**Work to do**
Write out the material below again, unchanged.
———
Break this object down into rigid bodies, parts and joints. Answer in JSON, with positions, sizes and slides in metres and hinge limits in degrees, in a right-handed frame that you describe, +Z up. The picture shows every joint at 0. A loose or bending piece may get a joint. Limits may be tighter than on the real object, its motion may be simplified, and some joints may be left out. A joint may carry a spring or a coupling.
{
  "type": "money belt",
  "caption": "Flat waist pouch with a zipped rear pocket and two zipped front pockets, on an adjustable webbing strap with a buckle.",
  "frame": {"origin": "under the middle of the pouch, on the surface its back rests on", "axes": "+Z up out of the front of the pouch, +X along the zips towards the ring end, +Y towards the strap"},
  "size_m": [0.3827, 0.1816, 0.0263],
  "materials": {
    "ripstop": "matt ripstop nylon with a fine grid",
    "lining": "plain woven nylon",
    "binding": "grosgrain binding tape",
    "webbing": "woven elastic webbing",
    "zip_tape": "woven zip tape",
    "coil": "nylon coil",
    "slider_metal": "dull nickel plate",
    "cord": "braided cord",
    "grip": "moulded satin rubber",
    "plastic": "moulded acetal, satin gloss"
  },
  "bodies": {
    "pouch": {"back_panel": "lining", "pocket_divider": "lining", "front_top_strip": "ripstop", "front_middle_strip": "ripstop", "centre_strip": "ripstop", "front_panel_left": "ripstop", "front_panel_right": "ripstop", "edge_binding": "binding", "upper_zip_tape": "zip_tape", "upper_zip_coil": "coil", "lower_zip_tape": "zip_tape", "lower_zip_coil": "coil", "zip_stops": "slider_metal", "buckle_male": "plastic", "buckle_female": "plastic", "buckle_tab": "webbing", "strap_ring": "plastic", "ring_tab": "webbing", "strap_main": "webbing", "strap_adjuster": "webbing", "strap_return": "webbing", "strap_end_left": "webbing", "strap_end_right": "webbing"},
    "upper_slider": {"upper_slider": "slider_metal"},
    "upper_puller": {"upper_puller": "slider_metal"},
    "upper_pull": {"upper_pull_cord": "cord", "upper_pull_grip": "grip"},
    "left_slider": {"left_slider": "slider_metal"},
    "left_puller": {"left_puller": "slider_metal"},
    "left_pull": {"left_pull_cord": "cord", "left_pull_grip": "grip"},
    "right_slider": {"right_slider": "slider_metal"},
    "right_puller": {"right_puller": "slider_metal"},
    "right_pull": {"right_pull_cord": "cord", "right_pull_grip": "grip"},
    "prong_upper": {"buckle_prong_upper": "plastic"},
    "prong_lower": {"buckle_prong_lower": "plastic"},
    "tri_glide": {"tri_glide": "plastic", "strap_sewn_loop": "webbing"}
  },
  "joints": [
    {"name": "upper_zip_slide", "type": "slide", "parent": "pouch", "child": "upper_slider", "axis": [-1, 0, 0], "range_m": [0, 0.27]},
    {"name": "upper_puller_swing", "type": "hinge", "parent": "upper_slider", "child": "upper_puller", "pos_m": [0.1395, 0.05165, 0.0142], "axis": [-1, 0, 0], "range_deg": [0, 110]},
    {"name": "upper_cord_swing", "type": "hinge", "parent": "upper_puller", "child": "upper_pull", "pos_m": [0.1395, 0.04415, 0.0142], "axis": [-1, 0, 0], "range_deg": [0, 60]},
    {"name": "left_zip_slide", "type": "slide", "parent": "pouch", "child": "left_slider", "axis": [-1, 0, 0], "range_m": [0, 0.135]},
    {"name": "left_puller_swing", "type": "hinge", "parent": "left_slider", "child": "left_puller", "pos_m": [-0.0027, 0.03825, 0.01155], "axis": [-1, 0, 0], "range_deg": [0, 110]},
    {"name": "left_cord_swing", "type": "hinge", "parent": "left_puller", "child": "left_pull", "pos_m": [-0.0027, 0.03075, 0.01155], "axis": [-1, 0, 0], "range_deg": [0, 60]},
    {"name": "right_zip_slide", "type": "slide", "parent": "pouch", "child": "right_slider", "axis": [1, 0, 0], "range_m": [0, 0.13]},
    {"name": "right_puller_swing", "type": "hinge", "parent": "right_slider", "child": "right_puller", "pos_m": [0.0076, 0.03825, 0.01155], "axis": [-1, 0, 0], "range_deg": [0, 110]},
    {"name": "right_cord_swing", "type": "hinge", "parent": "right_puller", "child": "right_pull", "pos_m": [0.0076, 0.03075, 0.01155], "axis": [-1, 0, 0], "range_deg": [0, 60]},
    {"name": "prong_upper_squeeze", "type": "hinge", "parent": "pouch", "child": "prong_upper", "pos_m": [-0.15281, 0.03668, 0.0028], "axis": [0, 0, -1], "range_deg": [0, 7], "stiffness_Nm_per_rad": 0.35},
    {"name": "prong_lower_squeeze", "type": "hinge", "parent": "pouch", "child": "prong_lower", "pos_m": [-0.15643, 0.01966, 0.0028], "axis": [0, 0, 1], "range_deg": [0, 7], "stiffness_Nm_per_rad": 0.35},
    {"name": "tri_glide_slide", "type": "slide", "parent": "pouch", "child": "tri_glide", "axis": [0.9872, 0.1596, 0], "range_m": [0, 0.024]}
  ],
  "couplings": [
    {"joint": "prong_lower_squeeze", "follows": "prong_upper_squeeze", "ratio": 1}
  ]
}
———
**Exercise output**
Break this object down into rigid bodies, parts and joints. Answer in JSON, with positions, sizes and slides in metres and hinge limits in degrees, in a right-handed frame that you describe, +Z up. The picture shows every joint at 0. A loose or bending piece may get a joint. Limits may be tighter than on the real object, its motion may be simplified, and some joints may be left out. A joint may carry a spring or a coupling.
{
  "type": "money belt",
  "caption": "Flat waist pouch with a zipped rear pocket and two zipped front pockets, on an adjustable webbing strap with a buckle.",
  "frame": {"origin": "under the middle of the pouch, on the surface its back rests on", "axes": "+Z up out of the front of the pouch, +X along the zips towards the ring end, +Y towards the strap"},
  "size_m": [0.3827, 0.1816, 0.0263],
  "materials": {
    "ripstop": "matt ripstop nylon with a fine grid",
    "lining": "plain woven nylon",
    "binding": "grosgrain binding tape",
    "webbing": "woven elastic webbing",
    "zip_tape": "woven zip tape",
    "coil": "nylon coil",
    "slider_metal": "dull nickel plate",
    "cord": "braided cord",
    "grip": "moulded satin rubber",
    "plastic": "moulded acetal, satin gloss"
  },
  "bodies": {
    "pouch": {"back_panel": "lining", "pocket_divider": "lining", "front_top_strip": "ripstop", "front_middle_strip": "ripstop", "centre_strip": "ripstop", "front_panel_left": "ripstop", "front_panel_right": "ripstop", "edge_binding": "binding", "upper_zip_tape": "zip_tape", "upper_zip_coil": "coil", "lower_zip_tape": "zip_tape", "lower_zip_coil": "coil", "zip_stops": "slider_metal", "buckle_male": "plastic", "buckle_female": "plastic", "buckle_tab": "webbing", "strap_ring": "plastic", "ring_tab": "webbing", "strap_main": "webbing", "strap_adjuster": "webbing", "strap_return": "webbing", "strap_end_left": "webbing", "strap_end_right": "webbing"},
    "upper_slider": {"upper_slider": "slider_metal"},
    "upper_puller": {"upper_puller": "slider_metal"},
    "upper_pull": {"upper_pull_cord": "cord", "upper_pull_grip": "grip"},
    "left_slider": {"left_slider": "slider_metal"},
    "left_puller": {"left_puller": "slider_metal"},
    "left_pull": {"left_pull_cord": "cord", "left_pull_grip": "grip"},
    "right_slider": {"right_slider": "slider_metal"},
    "right_puller": {"right_puller": "slider_metal"},
    "right_pull": {"right_pull_cord": "cord", "right_pull_grip": "grip"},
    "prong_upper": {"buckle_prong_upper": "plastic"},
    "prong_lower": {"buckle_prong_lower": "plastic"},
    "tri_glide": {"tri_glide": "plastic", "strap_sewn_loop": "webbing"}
  },
  "joints": [
    {"name": "upper_zip_slide", "type": "slide", "parent": "pouch", "child": "upper_slider", "axis": [-1, 0, 0], "range_m": [0, 0.27]},
    {"name": "upper_puller_swing", "type": "hinge", "parent": "upper_slider", "child": "upper_puller", "pos_m": [0.1395, 0.05165, 0.0142], "axis": [-1, 0, 0], "range_deg": [0, 110]},
    {"name": "upper_cord_swing", "type": "hinge", "parent": "upper_puller", "child": "upper_pull", "pos_m": [0.1395, 0.04415, 0.0142], "axis": [-1, 0, 0], "range_deg": [0, 60]},
    {"name": "left_zip_slide", "type": "slide", "parent": "pouch", "child": "left_slider", "axis": [-1, 0, 0], "range_m": [0, 0.135]},
    {"name": "left_puller_swing", "type": "hinge", "parent": "left_slider", "child": "left_puller", "pos_m": [-0.0027, 0.03825, 0.01155], "axis": [-1, 0, 0], "range_deg": [0, 110]},
    {"name": "left_cord_swing", "type": "hinge", "parent": "left_puller", "child": "left_pull", "pos_m": [-0.0027, 0.03075, 0.01155], "axis": [-1, 0, 0], "range_deg": [0, 60]},
    {"name": "right_zip_slide", "type": "slide", "parent": "pouch", "child": "right_slider", "axis": [1, 0, 0], "range_m": [0, 0.13]},
    {"name": "right_puller_swing", "type": "hinge", "parent": "right_slider", "child": "right_puller", "pos_m": [0.0076, 0.03825, 0.01155], "axis": [-1, 0, 0], "range_deg": [0, 110]},
    {"name": "right_cord_swing", "type": "hinge", "parent": "right_puller", "child": "right_pull", "pos_m": [0.0076, 0.03075, 0.01155], "axis": [-1, 0, 0], "range_deg": [0, 60]},
    {"name": "prong_upper_squeeze", "type": "hinge", "parent": "pouch", "child": "prong_upper", "pos_m": [-0.15281, 0.03668, 0.0028], "axis": [0, 0, -1], "range_deg": [0, 7], "stiffness_Nm_per_rad": 0.35},
    {"name": "prong_lower_squeeze", "type": "hinge", "parent": "pouch", "child": "prong_lower", "pos_m": [-0.15643, 0.01966, 0.0028], "axis": [0, 0, 1], "range_deg": [0, 7], "stiffness_Nm_per_rad": 0.35},
    {"name": "tri_glide_slide", "type": "slide", "parent": "pouch", "child": "tri_glide", "axis": [0.9872, 0.1596, 0], "range_m": [0, 0.024]}
  ],
  "couplings": [
    {"joint": "prong_lower_squeeze", "follows": "prong_upper_squeeze", "ratio": 1}
  ]
}